## SET TASK
All entries should be output exactly as they stand.

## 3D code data
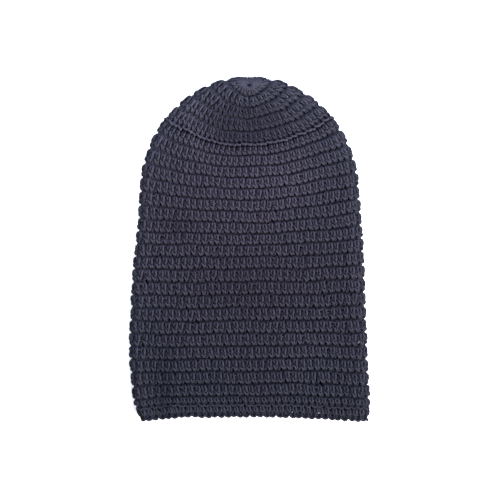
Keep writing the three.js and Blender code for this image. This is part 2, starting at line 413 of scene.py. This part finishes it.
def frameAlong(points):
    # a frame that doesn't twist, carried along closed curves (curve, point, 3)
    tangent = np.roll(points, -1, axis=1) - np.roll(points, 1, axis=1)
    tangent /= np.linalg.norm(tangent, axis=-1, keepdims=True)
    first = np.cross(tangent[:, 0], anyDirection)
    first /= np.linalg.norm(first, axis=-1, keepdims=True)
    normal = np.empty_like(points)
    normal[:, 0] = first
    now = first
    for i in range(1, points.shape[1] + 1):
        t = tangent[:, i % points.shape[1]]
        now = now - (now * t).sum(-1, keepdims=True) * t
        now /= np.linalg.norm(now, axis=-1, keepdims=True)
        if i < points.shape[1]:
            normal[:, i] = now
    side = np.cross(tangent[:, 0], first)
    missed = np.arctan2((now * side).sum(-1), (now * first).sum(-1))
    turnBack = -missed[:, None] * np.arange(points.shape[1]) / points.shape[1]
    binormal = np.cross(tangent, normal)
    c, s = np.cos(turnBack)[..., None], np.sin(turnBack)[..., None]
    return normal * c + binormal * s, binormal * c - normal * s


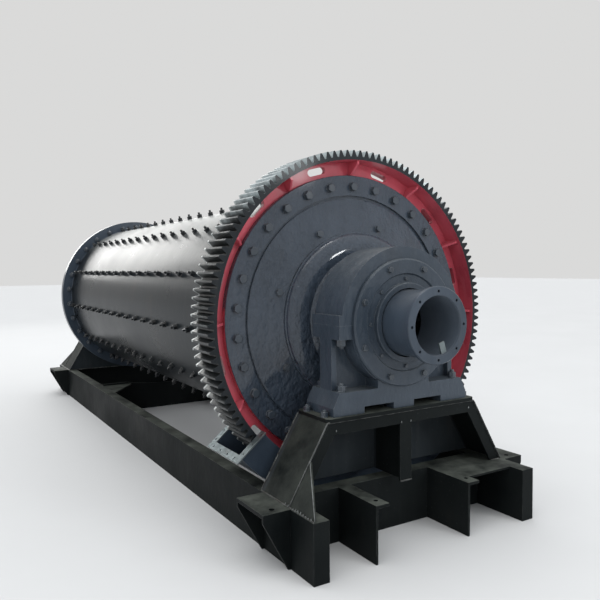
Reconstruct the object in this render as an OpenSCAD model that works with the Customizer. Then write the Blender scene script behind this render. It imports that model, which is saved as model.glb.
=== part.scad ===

## WORKED SOLUTION
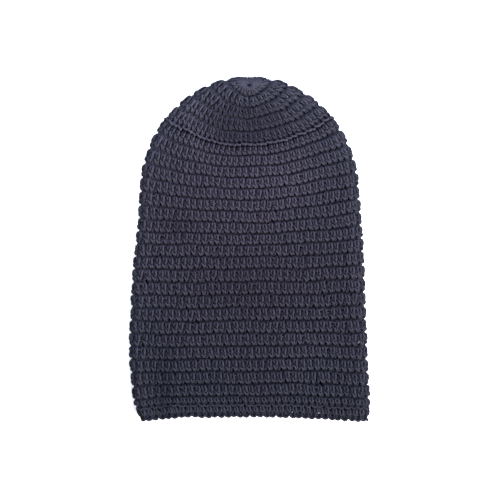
Keep writing the three.js and Blender code for this image. This is part 2, starting at line 413 of scene.py. This part finishes it.
def frameAlong(points):
    # a frame that doesn't twist, carried along closed curves (curve, point, 3)
    tangent = np.roll(points, -1, axis=1) - np.roll(points, 1, axis=1)
    tangent /= np.linalg.norm(tangent, axis=-1, keepdims=True)
    first = np.cross(tangent[:, 0], anyDirection)
    first /= np.linalg.norm(first, axis=-1, keepdims=True)
    normal = np.empty_like(points)
    normal[:, 0] = first
    now = first
    for i in range(1, points.shape[1] + 1):
        t = tangent[:, i % points.shape[1]]
        now = now - (now * t).sum(-1, keepdims=True) * t
        now /= np.linalg.norm(now, axis=-1, keepdims=True)
        if i < points.shape[1]:
            normal[:, i] = now
    side = np.cross(tangent[:, 0], first)
    missed = np.arctan2((now * side).sum(-1), (now * first).sum(-1))
    turnBack = -missed[:, None] * np.arange(points.shape[1]) / points.shape[1]
    binormal = np.cross(tangent, normal)
    c, s = np.cos(turnBack)[..., None], np.sin(turnBack)[..., None]
    return normal * c + binormal * s, binormal * c - normal * s


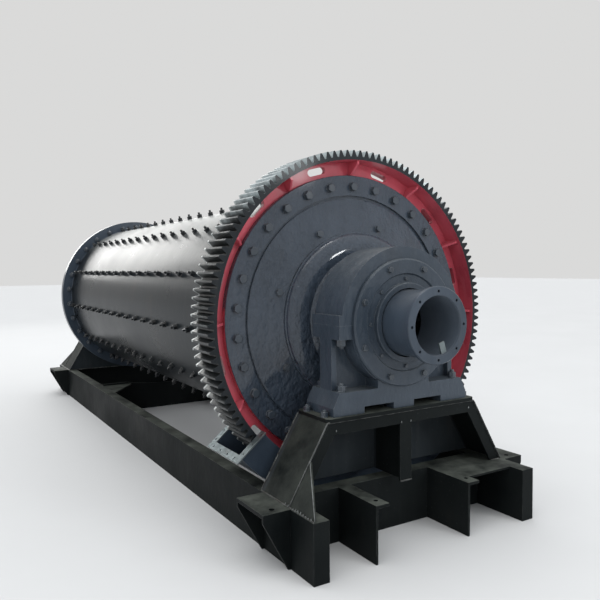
Reconstruct the object in this render as an OpenSCAD model that works with the Customizer. Then write the Blender scene script behind this render. It imports that model, which is saved as model.glb.
=== part.scad ===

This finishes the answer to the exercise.